We end this section with President Wilford Woodruff’s statement that the Lord will never permit the man who Stands as President of the Church to lead the church astray.
We Should Sustain the Lord’s Prophet
What can we do to follow and sustain the prophet?
If this question had simply been asked, “What can we do to sustain the prophet?” I think answers would include we can follow him. Is there some difference between following the prophet and sustaining him, or are these essentially the same?
It’s a blurry line to me, but the lesson manual separates follow and sustain this way:
Sustaining includes praying for him. We should study his words through conference and church publications.
We follow his inspired teachings completely. We don’t pick part to follow and discard the rest.
This section opens with the statement “Many people find it easy to believe in the prophets of the past. But it is much greater to believe in and follow the living prophet.” This may be a comment that is easy to externalize.
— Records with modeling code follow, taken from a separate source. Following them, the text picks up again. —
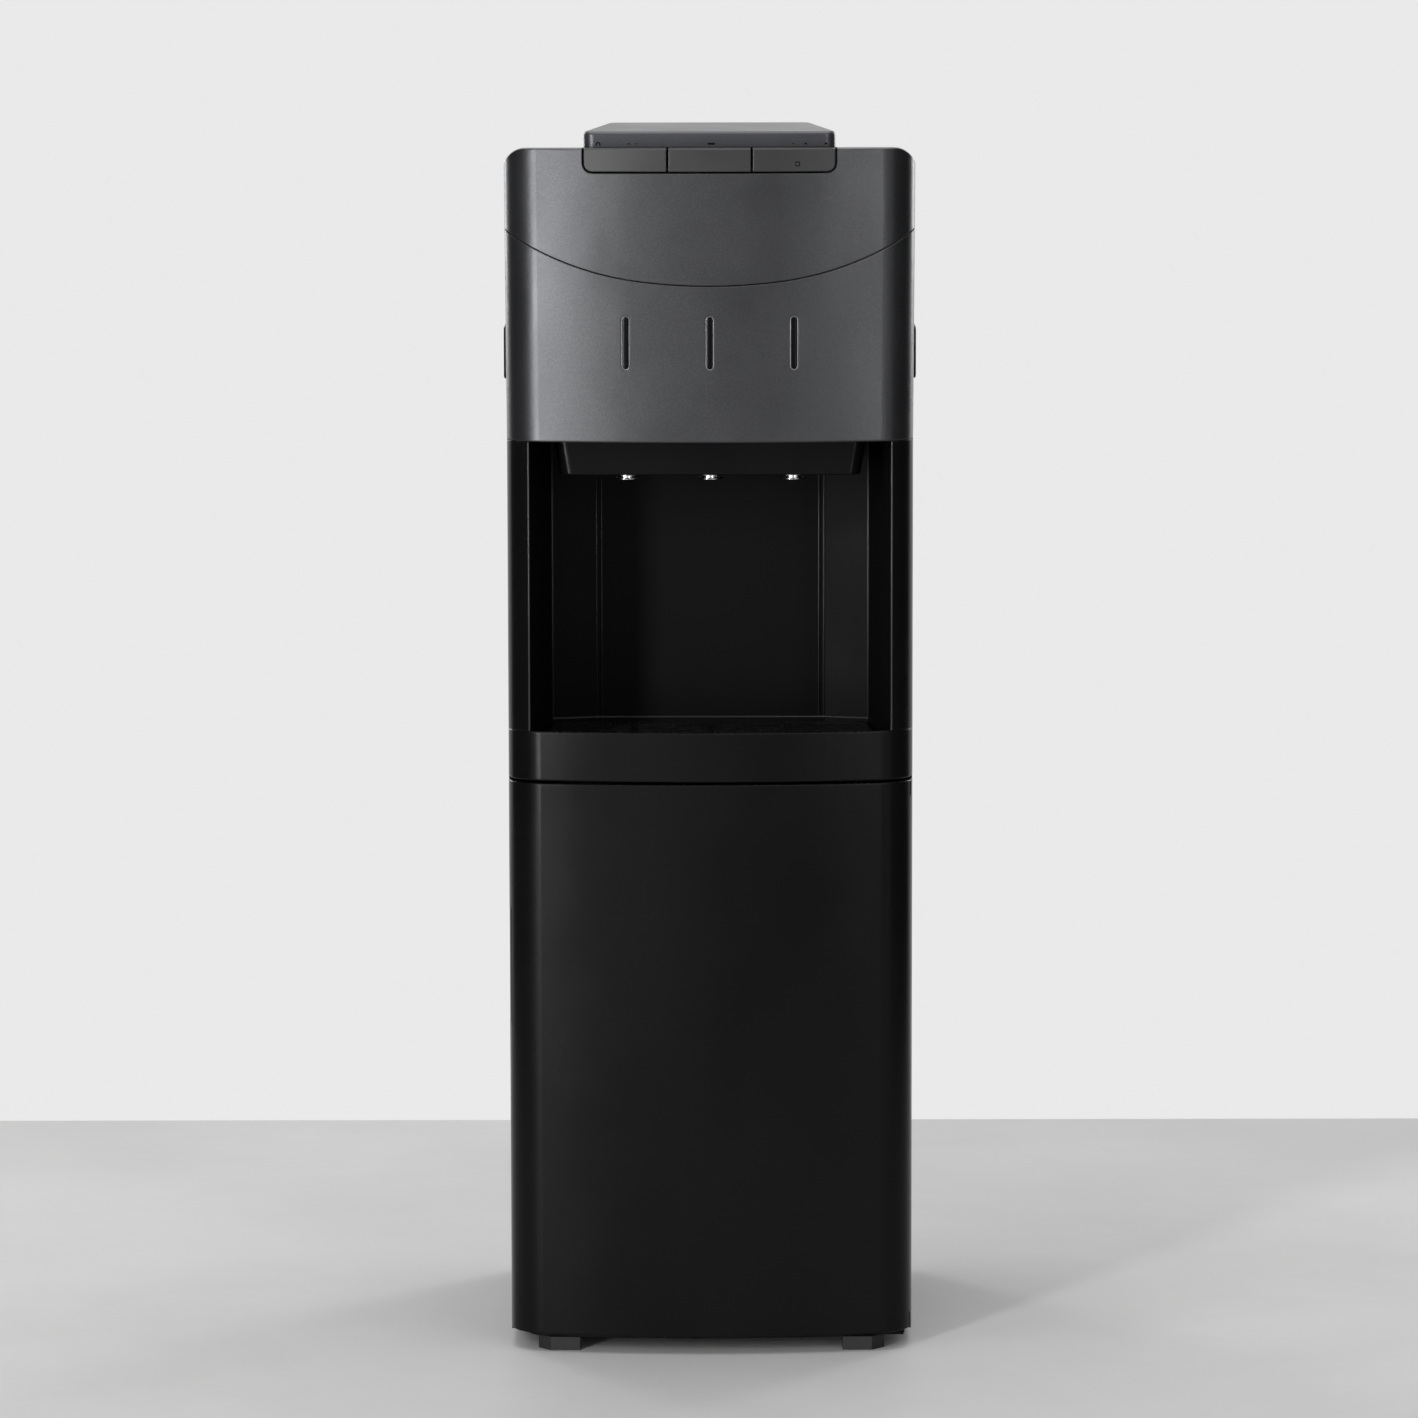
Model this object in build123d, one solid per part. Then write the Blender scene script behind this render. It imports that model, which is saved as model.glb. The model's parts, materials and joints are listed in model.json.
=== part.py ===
from build123d import *
import os
from math import cos, hypot, radians, sin, sqrt

# Bottom load water cooler. Millimetres, +Z up, front faces -Y, +X is the right side seen
# from the front. The origin is on the floor, at the middle of the whole outline.
# Name endings: R radius, W width, D depth, H height, L length, T thickness, X Y Z a place,
# UP and DOWN a height above or below what the comment names, IN a distance in from it.

# ================================================================ driving dimensions
# ---- outline
BODY_W = 343.0              # over the side panels
SHELL_DEPTH = 350.0         # front of the bow to the outside of the rear panel
CONDENSER_STAND = 20.0      # condenser, measured out from the rear panel
BOW_R = 780.0               # plan radius of the bowed front
CORNER_R = 34.0             # plan radius of the two front corners
FIT = 0.3                   # clearance between a piece and the seat that it drops into
RUN_FIT = 0.05              # radial clearance of a pin in its bore
OVER = 1.0                  # how far a cutting shape runs past what it cuts

# ---- heights, from the floor up
BASE_LIFT = 11.6            # underside of the base
DOOR_LIFT = 4.0             # door above the underside of the base
DOOR_H = 474.2
DOOR_GAP = 2.4              # between the door and the apron above it
APRON_H = 41.8
NICHE_H = 245.3
HEAD_H = 245.7

# ---- cabinet
PANEL_T = 1.2               # sheet steel of the sides and back
FLANGE_W = 14.0             # folded front edge of a side panel
DECK_T = 2.0
DECK_UP = 7.8               # top of the middle deck above the apron's lower edge
DECK_FLANGE_H = 16.0
BASE_T = 2.8
BASE_H = 22.4               # rim of the base
BASE_INSET = 12.0           # plate under the door, inside the bow
APRON_WALL = 5.0
APRON_EDGE_R = 1.4
APRON_FLOOR_T = 2.8
APRON_FLOOR_LAP = 20.0
APRON_FLOOR_BITE = 0.5      # the floor runs this far into the apron's skin
POST_W = 18.9
POST_WALL = 2.5

# ---- door
DOOR_FLANK = 3.2            # straight side of the door behind its round corner
DOOR_WALL = 3.0
DOOR_BACK_GAP = 4.0         # between the door and the cabinet behind it
DOOR_EDGE_R = 1.2
DOOR_BOSS_R = 4.0
DOOR_BOSS_IN = 51.5         # screw bosses, in from each side
DOOR_BOSS_LOW = 44.4        # and in from the bottom and the top of the door
DOOR_BOSS_HIGH = 49.8
DOOR_LINER_T = 1.6
LINER_RIB_XS = (-90.0, 0.0, 90.0)
LINER_RIB_W = 22.0
LINER_RIB_DEEP = 9.0
LINER_RIB_END = 30.0        # plain liner above and below its ribs
SCOOP_DOWN = 159.8          # middle of the finger scoop below the top of the door
SCOOP_H = 96.0
SCOOP_IN = 14.0
SCOOP_DEEP = 11.0
CATCH_IN = 66.5             # middle of the catch, in from the left side
CATCH_W = 44.0
CATCH_D = 16.0
CATCH_DOWN = 15.8           # middle of the strike plate below the top of the door
STRIKE_T = 1.5
STRIKE_H = 16.0

# ---- door hinges
HINGE_IN = 8.3              # axis, in from the side and from the back of the door
HINGE_PIN_R = 2.4
HINGE_PIN_L = 12.0
HINGE_PLATE_T = 2.4
HINGE_PLATE_L = 13.0
HINGE_PLATE_OUT = 1.4       # plate outside the axis
HINGE_PLATE_EDGE = 2.0      # plate before the pin
HINGE_BOSS_W = 13.0
HINGE_BOSS_END = 2.0        # boss past the end of the pin

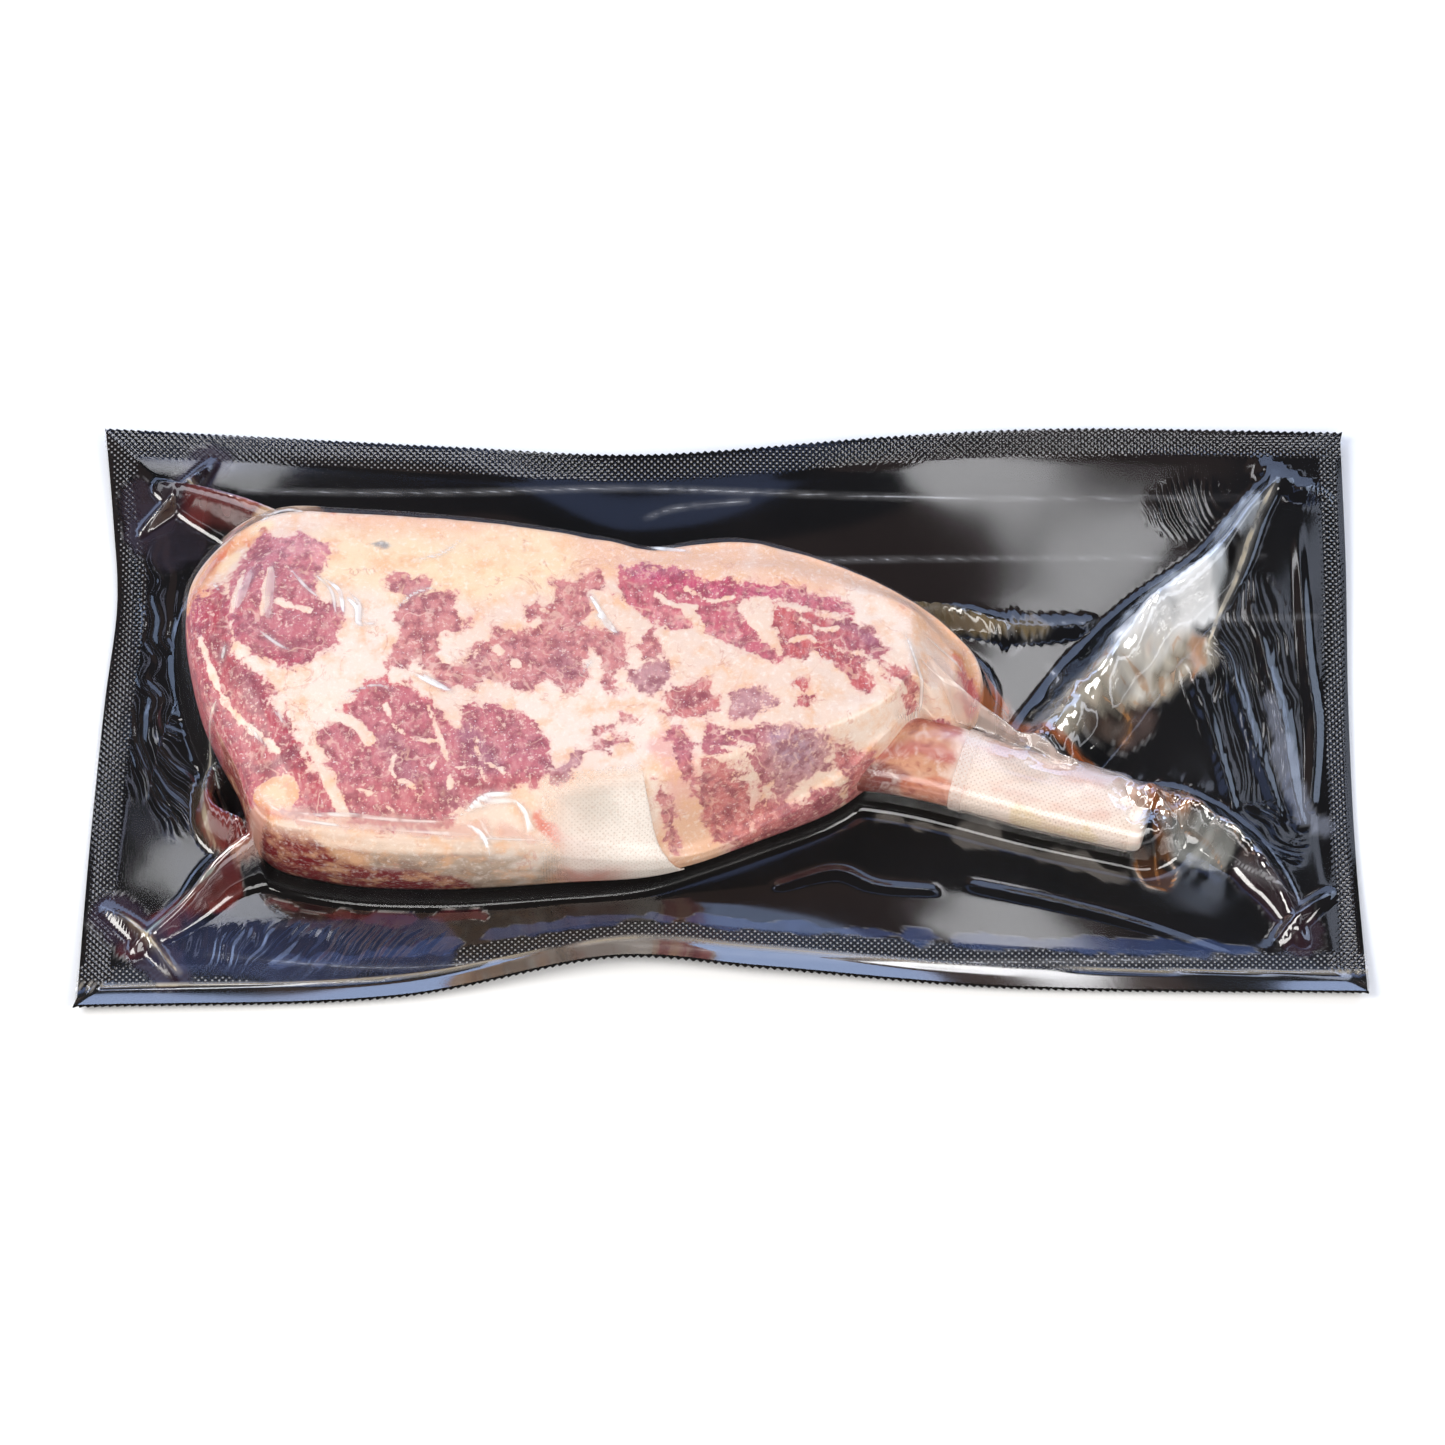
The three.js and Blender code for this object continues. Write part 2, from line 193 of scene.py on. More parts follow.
def writeMesh(name, points, faces, material, replaced, values=None, tints=None, merge=True):
    # A piece from points in millimetres and faces, with number and colour attributes on its points.
    mesh = bpy.data.meshes.new(name)
    mesh.from_pydata((points * metre).tolist(), [], faces.tolist())
    for key, data in (values or {}).items():
        mesh.attributes.new(key, "FLOAT", "POINT").data.foreach_set("value", data.astype(np.float32).ravel())
    for key, data in (tints or {}).items():
        full = np.concatenate([data.reshape(-1, 3), np.ones((data.size // 3, 1))], axis=1).astype(np.float32)
        mesh.attributes.new(key, "FLOAT_COLOR", "POINT").data.foreach_set("color", full.ravel())
    work = bmesh.new()
    work.from_mesh(mesh)
    if merge:
        bmesh.ops.remove_doubles(work, verts=work.verts, dist=2e-6)
    bmesh.ops.recalc_face_normals(work, faces=work.faces)
    topmost = max(work.faces, key=lambda face: face.calc_center_median().z)
    if topmost.normal.z < 0:
        bmesh.ops.reverse_faces(work, faces=work.faces)
    work.to_mesh(mesh)
    work.free()
    mesh.shade_smooth()
    piece = bpy.data.objects.new(name, mesh)
    bpy.context.scene.collection.objects.link(piece)
    mesh.materials.append(material)
    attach(piece, "root")
    if replaced:
        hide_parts(*replaced)
    print(name, len(mesh.vertices), "points", len(mesh.polygons), "faces")
    return piece


# Material building

class NodeBench:
    # Short ways to add and join shader nodes in one material.
    def __init__(self, name):
        self.material = bpy.data.materials.new(name)
        self.material.use_nodes = True
        self.tree = self.material.node_tree
        self.tree.nodes.clear()
        self.output = self.add("ShaderNodeOutputMaterial")
        self.place = self.add("ShaderNodeTexCoord").outputs["Object"]

    def add(self, kind, settings=None, **sockets):
        node = self.tree.nodes.new(kind)
        for key, value in (settings or {}).items():
            setattr(node, key, value)
        for key, value in sockets.items():
            self.join(value, node.inputs[key.replace("_", " ")])
        return node

    def join(self, value, socket):
        if isinstance(value, bpy.types.NodeSocket):
            self.tree.links.new(value, socket)
        else:
            socket.default_value = value

    def math(self, kind, a, b=0.0, c=0.0):
        node = self.add("ShaderNodeMath", {"operation": kind})
        for value, socket in zip((a, b, c), node.inputs):
            self.join(value, socket)
        return node.outputs[0]

    def times(self, a, b):
        return self.math("MULTIPLY", a, b)

    def larger(self, a, b):
        return self.math("MAXIMUM", a, b)

    def rest(self, value):
        # One less the value.
        return self.math("SUBTRACT", 1.0, value)

    def offMiddle(self, value):
        # How far a value is above a half.
        return self.math("SUBTRACT", value, 0.5)

    def lines(self, field, thin, wide):
        # Fine lines where a field crosses a half: full up to thin off it, gone at wide.
        return self.rest(self.ramp(self.math("ABSOLUTE", self.offMiddle(field)), thin, wide))

    def wave(self, value, length):
        # Sine of a value, one full wave for each length.
        return self.math("SINE", self.times(value, 2 * math.pi / length))

    def ramp(self, value, low, high, start=0.0, end=1.0):
        # Rises from start to end as the value goes from low to high, by the smooth curve.
        node = self.add("ShaderNodeMapRange", {"interpolation_type": "SMOOTHSTEP"})
        entries = {"Value": value, "From Min": low, "From Max": high, "To Min": start, "To Max": end}
        for key, entry in entries.items():
            self.join(entry, node.inputs[key])
        return node.outputs["Result"]

    def noise(self, size, detail=3.0, rough=0.55, warp=0.0, stretch=None):
        # Noise with features about size millimetres across, from 0 to 1.
        place = self.place
        if stretch:
            scale, turn = stretch
            place = self.add("ShaderNodeMapping", Vector=place, Scale=scale, Rotation=turn).outputs[0]
        node = self.add("ShaderNodeTexNoise", Vector=place, Scale=1 / (size * metre), Detail=detail)
        self.join(rough, node.inputs["Roughness"])
        self.join(warp, node.inputs["Distortion"])
        return node.outputs["Fac"]

    def value(self, name):
        # A number that the mesh carries on its points; tint is a colour that it carries.
        return self.add("ShaderNodeAttribute", {"attribute_name": name}).outputs["Fac"]

    def tint(self, name):
        return self.add("ShaderNodeAttribute", {"attribute_name": name}).outputs["Color"]

    def mix(self, share, a, b):
        # Colour a goes over to colour b by a share.
        node = self.add("ShaderNodeMix", {"data_type": "RGBA"})
        self.join(share, node.inputs["Factor"])
        self.join(a, node.inputs[6])
        self.join(b, node.inputs[7])
        return node.outputs[2]

    def bump(self, height, distance, strength=1.0):
        # The normal of a surface raised by a height from 0 to 1 times a distance in millimetres.
        node = self.add("ShaderNodeBump", Height=height, Distance=distance * metre, Strength=strength)
        return node.outputs["Normal"]

    def coat(self, colour, rough, normal=None, specular=0.5):
        # A skin with a colour, a roughness and the strength of its highlights.
        node = self.add("ShaderNodeBsdfPrincipled", Base_Color=colour, Roughness=rough)
        node.inputs["Specular IOR Level"].default_value = specular
        if normal is not None:
            self.join(normal, node.inputs["Normal"])
        return node.outputs[0]

    def clear(self):
        return self.add("ShaderNodeBsdfTransparent", Color=(1, 1, 1, 1)).outputs[0]

    def blend(self, share, under, over):
        # The second shader covers the first by a share.
        node = self.add("ShaderNodeMixShader", Fac=share)
        self.tree.links.new(under, node.inputs[1])
        self.tree.links.new(over, node.inputs[2])
        return node.outputs[0]

    def surface(self, shader):
        self.tree.links.new(shader, self.output.inputs["Surface"])
        return self.material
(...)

People outside the church don’t want to acknowledge that there may be living prophets “A Bible, a Bible” they may say. How do we do with this statement within the church? Is it easier for us to study and interpret the scriptures on our own? Or do we take to heart one of the roles of the prophet stated above “Teaches truth and interprets the word of God”. If our interpretation of scriptures differs, is it easy or hard to discard an incorrect interpretation of scriptures? Same with counsel on how to live today. Is it easy to say Joseph Smith never mentioned caffeinated beverages in the Word of Wisdom or acknowledge that the counsel is to avoid habit forming practices. Other examples?
Great Blessings Follow Obedience to the Prophet
D&C 21:6 is quoted in the manual. Sounds like a pretty good set of blessings. The church as a whole also benefits greatly as the church is to be built upon the foundation of the apostles and prophets.
What experiences have you had when you have obeyed the counsel of the prophet?